:: Problem to solve ::
Take the records underneath and set them down exactly.

:: Data provided ::
::::::::::

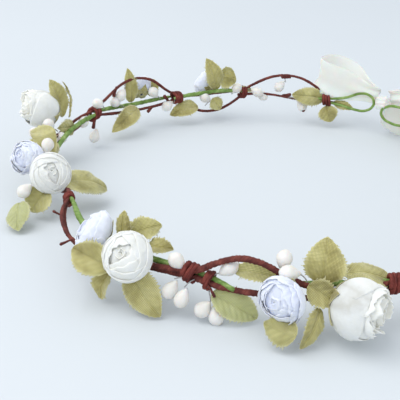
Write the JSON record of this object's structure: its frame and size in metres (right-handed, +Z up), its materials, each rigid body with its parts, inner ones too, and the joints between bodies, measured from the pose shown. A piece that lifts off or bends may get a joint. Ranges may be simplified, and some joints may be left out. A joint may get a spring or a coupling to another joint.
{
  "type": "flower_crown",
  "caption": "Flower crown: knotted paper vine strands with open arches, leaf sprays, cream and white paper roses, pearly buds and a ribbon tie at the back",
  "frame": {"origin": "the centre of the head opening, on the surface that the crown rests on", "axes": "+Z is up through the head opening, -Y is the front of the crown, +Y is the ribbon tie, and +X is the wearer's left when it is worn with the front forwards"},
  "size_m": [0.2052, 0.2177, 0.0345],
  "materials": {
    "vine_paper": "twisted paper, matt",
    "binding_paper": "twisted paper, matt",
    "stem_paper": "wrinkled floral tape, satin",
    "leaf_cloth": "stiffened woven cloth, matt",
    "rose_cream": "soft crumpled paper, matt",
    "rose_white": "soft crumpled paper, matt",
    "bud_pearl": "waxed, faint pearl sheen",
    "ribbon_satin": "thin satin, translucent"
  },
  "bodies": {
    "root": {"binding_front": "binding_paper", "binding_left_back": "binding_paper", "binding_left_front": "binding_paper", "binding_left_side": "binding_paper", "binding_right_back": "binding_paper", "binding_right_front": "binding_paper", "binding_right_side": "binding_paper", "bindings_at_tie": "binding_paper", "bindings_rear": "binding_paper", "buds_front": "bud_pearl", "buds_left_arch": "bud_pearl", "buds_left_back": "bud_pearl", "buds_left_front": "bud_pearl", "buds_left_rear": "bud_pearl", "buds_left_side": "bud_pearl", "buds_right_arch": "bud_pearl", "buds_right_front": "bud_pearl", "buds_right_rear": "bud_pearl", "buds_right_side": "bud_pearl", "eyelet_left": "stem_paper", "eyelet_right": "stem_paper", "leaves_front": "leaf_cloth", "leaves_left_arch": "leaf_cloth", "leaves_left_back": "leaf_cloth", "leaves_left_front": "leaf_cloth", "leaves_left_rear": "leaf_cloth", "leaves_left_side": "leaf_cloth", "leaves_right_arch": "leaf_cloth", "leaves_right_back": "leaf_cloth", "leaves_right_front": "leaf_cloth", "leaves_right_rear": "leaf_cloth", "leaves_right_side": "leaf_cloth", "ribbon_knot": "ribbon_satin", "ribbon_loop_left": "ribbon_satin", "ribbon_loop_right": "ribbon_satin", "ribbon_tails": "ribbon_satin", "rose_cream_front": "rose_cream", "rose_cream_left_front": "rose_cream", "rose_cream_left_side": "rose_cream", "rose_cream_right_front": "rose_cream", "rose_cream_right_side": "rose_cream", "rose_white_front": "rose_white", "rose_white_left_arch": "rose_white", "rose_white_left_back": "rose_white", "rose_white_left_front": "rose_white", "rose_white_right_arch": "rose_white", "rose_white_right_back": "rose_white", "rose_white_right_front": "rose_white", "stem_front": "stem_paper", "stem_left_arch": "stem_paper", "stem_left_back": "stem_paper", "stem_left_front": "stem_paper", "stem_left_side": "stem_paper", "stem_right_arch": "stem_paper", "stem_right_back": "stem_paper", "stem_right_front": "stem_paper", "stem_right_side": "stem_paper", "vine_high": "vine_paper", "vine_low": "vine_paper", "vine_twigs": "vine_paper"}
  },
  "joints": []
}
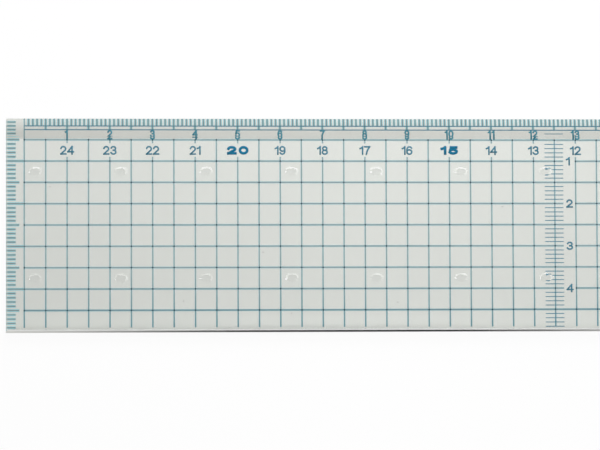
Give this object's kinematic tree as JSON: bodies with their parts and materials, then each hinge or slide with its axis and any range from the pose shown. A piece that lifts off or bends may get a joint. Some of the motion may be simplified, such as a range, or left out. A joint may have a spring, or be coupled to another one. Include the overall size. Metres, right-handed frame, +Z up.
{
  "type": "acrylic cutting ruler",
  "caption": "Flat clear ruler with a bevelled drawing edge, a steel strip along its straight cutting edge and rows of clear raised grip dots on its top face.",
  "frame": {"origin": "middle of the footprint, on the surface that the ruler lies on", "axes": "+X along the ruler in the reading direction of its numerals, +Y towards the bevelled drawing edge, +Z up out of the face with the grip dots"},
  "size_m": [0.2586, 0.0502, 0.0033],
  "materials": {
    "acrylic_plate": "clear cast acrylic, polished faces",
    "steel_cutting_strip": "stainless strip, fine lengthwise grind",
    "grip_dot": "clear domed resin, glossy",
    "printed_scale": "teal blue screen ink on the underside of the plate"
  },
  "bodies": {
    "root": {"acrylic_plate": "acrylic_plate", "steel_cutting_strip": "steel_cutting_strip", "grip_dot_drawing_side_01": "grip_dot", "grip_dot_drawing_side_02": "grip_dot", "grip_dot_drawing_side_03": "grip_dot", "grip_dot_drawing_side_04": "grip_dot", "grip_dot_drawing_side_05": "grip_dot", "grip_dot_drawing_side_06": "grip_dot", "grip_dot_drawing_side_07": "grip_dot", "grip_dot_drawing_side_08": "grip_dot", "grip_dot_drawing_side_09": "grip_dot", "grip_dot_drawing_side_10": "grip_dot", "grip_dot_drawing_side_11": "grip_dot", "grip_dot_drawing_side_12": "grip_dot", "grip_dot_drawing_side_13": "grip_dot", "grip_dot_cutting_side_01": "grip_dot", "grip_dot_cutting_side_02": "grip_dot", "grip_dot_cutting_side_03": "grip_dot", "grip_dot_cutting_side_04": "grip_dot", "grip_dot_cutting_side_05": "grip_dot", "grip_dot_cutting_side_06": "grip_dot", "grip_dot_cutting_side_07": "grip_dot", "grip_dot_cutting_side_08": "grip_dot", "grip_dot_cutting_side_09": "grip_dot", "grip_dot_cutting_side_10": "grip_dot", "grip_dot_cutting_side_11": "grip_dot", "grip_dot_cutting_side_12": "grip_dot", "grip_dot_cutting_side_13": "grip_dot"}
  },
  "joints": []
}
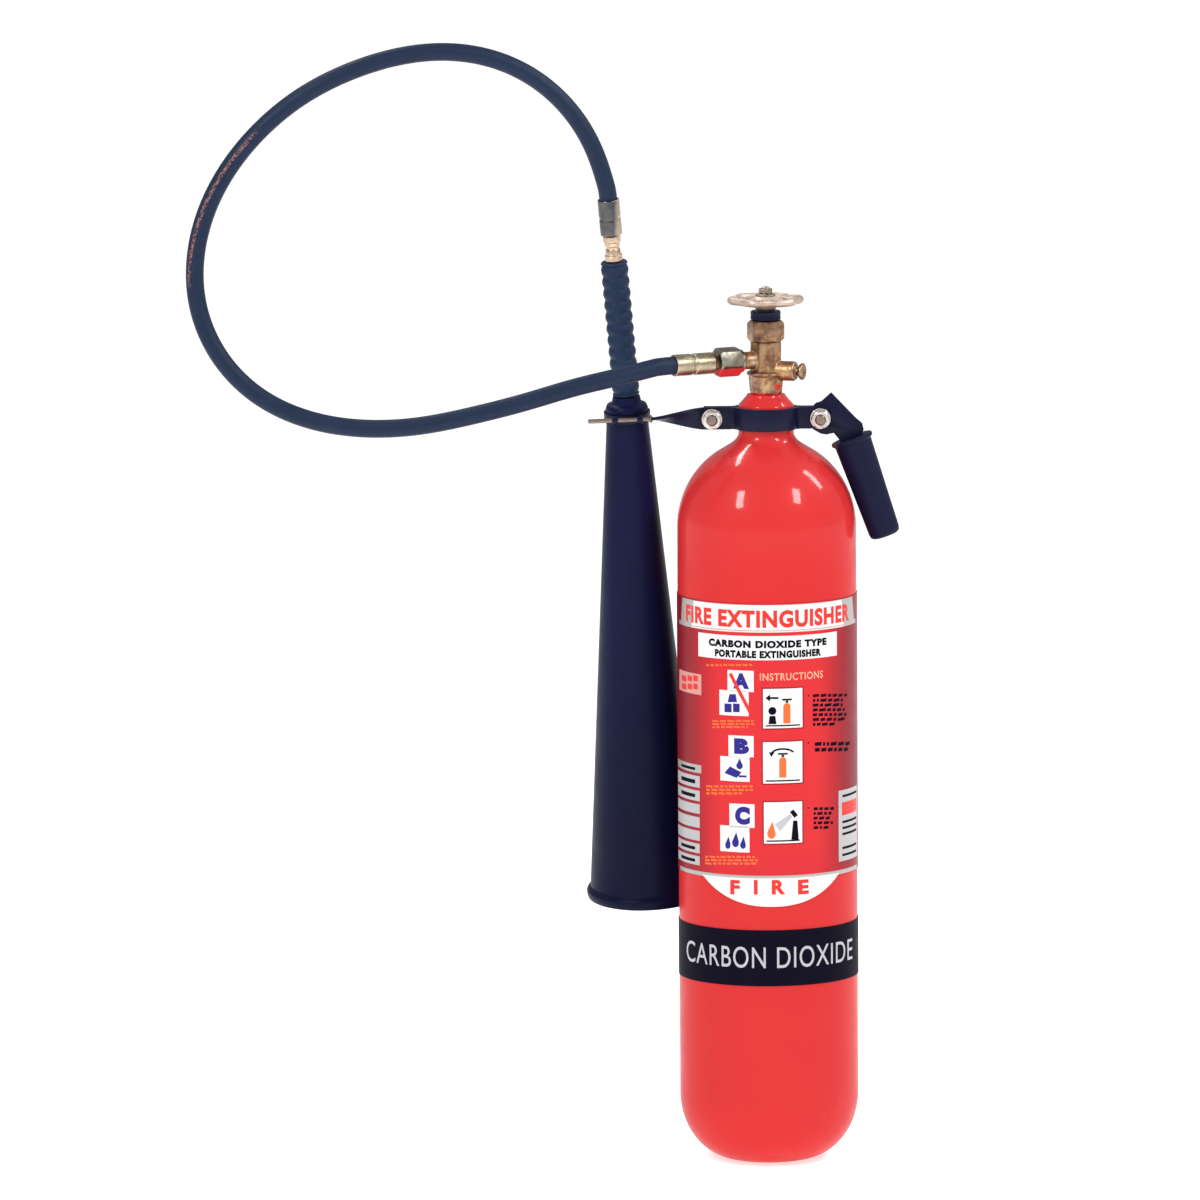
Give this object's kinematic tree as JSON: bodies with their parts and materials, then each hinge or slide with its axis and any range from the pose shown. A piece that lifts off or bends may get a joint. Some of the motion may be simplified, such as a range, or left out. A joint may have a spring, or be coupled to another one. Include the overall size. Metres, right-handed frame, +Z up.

::::::::::

:: Exercise solution ::
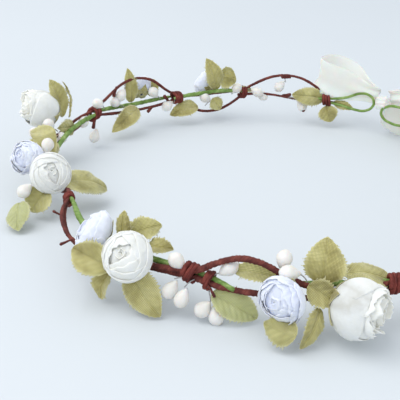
Write the JSON record of this object's structure: its frame and size in metres (right-handed, +Z up), its materials, each rigid body with its parts, inner ones too, and the joints between bodies, measured from the pose shown. A piece that lifts off or bends may get a joint. Ranges may be simplified, and some joints may be left out. A joint may get a spring or a coupling to another joint.
{
  "type": "flower_crown",
  "caption": "Flower crown: knotted paper vine strands with open arches, leaf sprays, cream and white paper roses, pearly buds and a ribbon tie at the back",
  "frame": {"origin": "the centre of the head opening, on the surface that the crown rests on", "axes": "+Z is up through the head opening, -Y is the front of the crown, +Y is the ribbon tie, and +X is the wearer's left when it is worn with the front forwards"},
  "size_m": [0.2052, 0.2177, 0.0345],
  "materials": {
    "vine_paper": "twisted paper, matt",
    "binding_paper": "twisted paper, matt",
    "stem_paper": "wrinkled floral tape, satin",
    "leaf_cloth": "stiffened woven cloth, matt",
    "rose_cream": "soft crumpled paper, matt",
    "rose_white": "soft crumpled paper, matt",
    "bud_pearl": "waxed, faint pearl sheen",
    "ribbon_satin": "thin satin, translucent"
  },
  "bodies": {
    "root": {"binding_front": "binding_paper", "binding_left_back": "binding_paper", "binding_left_front": "binding_paper", "binding_left_side": "binding_paper", "binding_right_back": "binding_paper", "binding_right_front": "binding_paper", "binding_right_side": "binding_paper", "bindings_at_tie": "binding_paper", "bindings_rear": "binding_paper", "buds_front": "bud_pearl", "buds_left_arch": "bud_pearl", "buds_left_back": "bud_pearl", "buds_left_front": "bud_pearl", "buds_left_rear": "bud_pearl", "buds_left_side": "bud_pearl", "buds_right_arch": "bud_pearl", "buds_right_front": "bud_pearl", "buds_right_rear": "bud_pearl", "buds_right_side": "bud_pearl", "eyelet_left": "stem_paper", "eyelet_right": "stem_paper", "leaves_front": "leaf_cloth", "leaves_left_arch": "leaf_cloth", "leaves_left_back": "leaf_cloth", "leaves_left_front": "leaf_cloth", "leaves_left_rear": "leaf_cloth", "leaves_left_side": "leaf_cloth", "leaves_right_arch": "leaf_cloth", "leaves_right_back": "leaf_cloth", "leaves_right_front": "leaf_cloth", "leaves_right_rear": "leaf_cloth", "leaves_right_side": "leaf_cloth", "ribbon_knot": "ribbon_satin", "ribbon_loop_left": "ribbon_satin", "ribbon_loop_right": "ribbon_satin", "ribbon_tails": "ribbon_satin", "rose_cream_front": "rose_cream", "rose_cream_left_front": "rose_cream", "rose_cream_left_side": "rose_cream", "rose_cream_right_front": "rose_cream", "rose_cream_right_side": "rose_cream", "rose_white_front": "rose_white", "rose_white_left_arch": "rose_white", "rose_white_left_back": "rose_white", "rose_white_left_front": "rose_white", "rose_white_right_arch": "rose_white", "rose_white_right_back": "rose_white", "rose_white_right_front": "rose_white", "stem_front": "stem_paper", "stem_left_arch": "stem_paper", "stem_left_back": "stem_paper", "stem_left_front": "stem_paper", "stem_left_side": "stem_paper", "stem_right_arch": "stem_paper", "stem_right_back": "stem_paper", "stem_right_front": "stem_paper", "stem_right_side": "stem_paper", "vine_high": "vine_paper", "vine_low": "vine_paper", "vine_twigs": "vine_paper"}
  },
  "joints": []
}
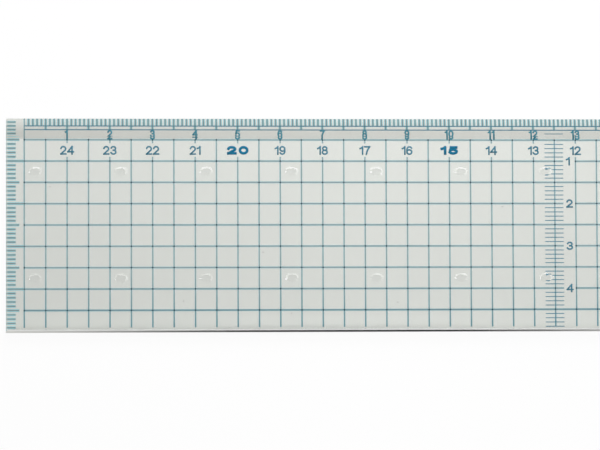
Give this object's kinematic tree as JSON: bodies with their parts and materials, then each hinge or slide with its axis and any range from the pose shown. A piece that lifts off or bends may get a joint. Some of the motion may be simplified, such as a range, or left out. A joint may have a spring, or be coupled to another one. Include the overall size. Metres, right-handed frame, +Z up.
{
  "type": "acrylic cutting ruler",
  "caption": "Flat clear ruler with a bevelled drawing edge, a steel strip along its straight cutting edge and rows of clear raised grip dots on its top face.",
  "frame": {"origin": "middle of the footprint, on the surface that the ruler lies on", "axes": "+X along the ruler in the reading direction of its numerals, +Y towards the bevelled drawing edge, +Z up out of the face with the grip dots"},
  "size_m": [0.2586, 0.0502, 0.0033],
  "materials": {
    "acrylic_plate": "clear cast acrylic, polished faces",
    "steel_cutting_strip": "stainless strip, fine lengthwise grind",
    "grip_dot": "clear domed resin, glossy",
    "printed_scale": "teal blue screen ink on the underside of the plate"
  },
  "bodies": {
    "root": {"acrylic_plate": "acrylic_plate", "steel_cutting_strip": "steel_cutting_strip", "grip_dot_drawing_side_01": "grip_dot", "grip_dot_drawing_side_02": "grip_dot", "grip_dot_drawing_side_03": "grip_dot", "grip_dot_drawing_side_04": "grip_dot", "grip_dot_drawing_side_05": "grip_dot", "grip_dot_drawing_side_06": "grip_dot", "grip_dot_drawing_side_07": "grip_dot", "grip_dot_drawing_side_08": "grip_dot", "grip_dot_drawing_side_09": "grip_dot", "grip_dot_drawing_side_10": "grip_dot", "grip_dot_drawing_side_11": "grip_dot", "grip_dot_drawing_side_12": "grip_dot", "grip_dot_drawing_side_13": "grip_dot", "grip_dot_cutting_side_01": "grip_dot", "grip_dot_cutting_side_02": "grip_dot", "grip_dot_cutting_side_03": "grip_dot", "grip_dot_cutting_side_04": "grip_dot", "grip_dot_cutting_side_05": "grip_dot", "grip_dot_cutting_side_06": "grip_dot", "grip_dot_cutting_side_07": "grip_dot", "grip_dot_cutting_side_08": "grip_dot", "grip_dot_cutting_side_09": "grip_dot", "grip_dot_cutting_side_10": "grip_dot", "grip_dot_cutting_side_11": "grip_dot", "grip_dot_cutting_side_12": "grip_dot", "grip_dot_cutting_side_13": "grip_dot"}
  },
  "joints": []
}
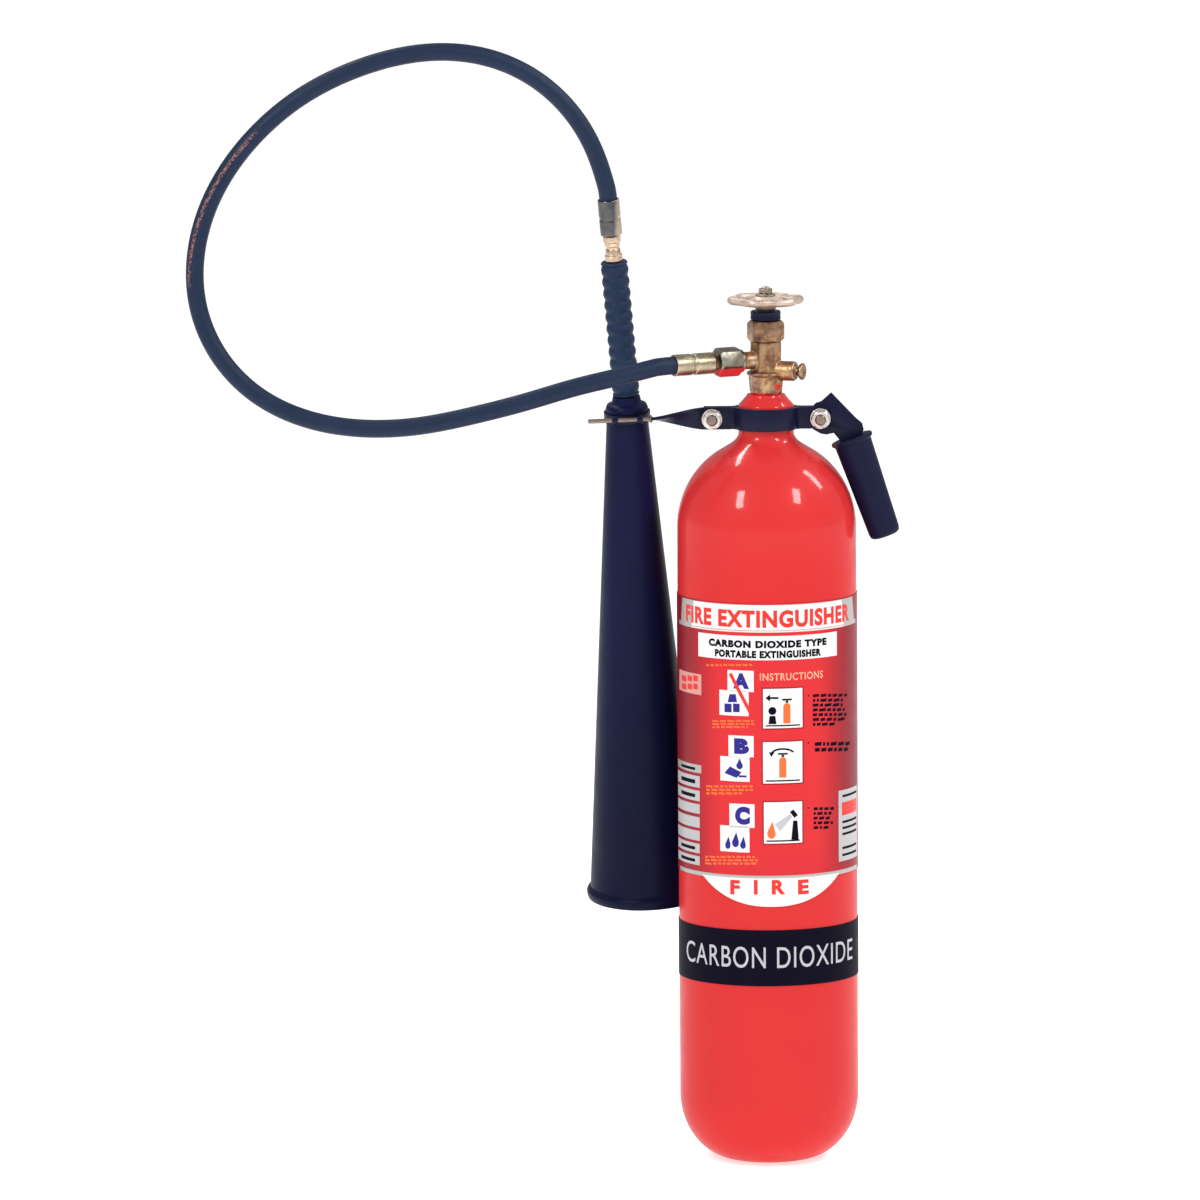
Give this object's kinematic tree as JSON: bodies with their parts and materials, then each hinge or slide with its axis and any range from the pose shown. A piece that lifts off or bends may get a joint. Some of the motion may be simplified, such as a range, or left out. A joint may have a spring, or be coupled to another one. Include the overall size. Metres, right-handed frame, +Z up.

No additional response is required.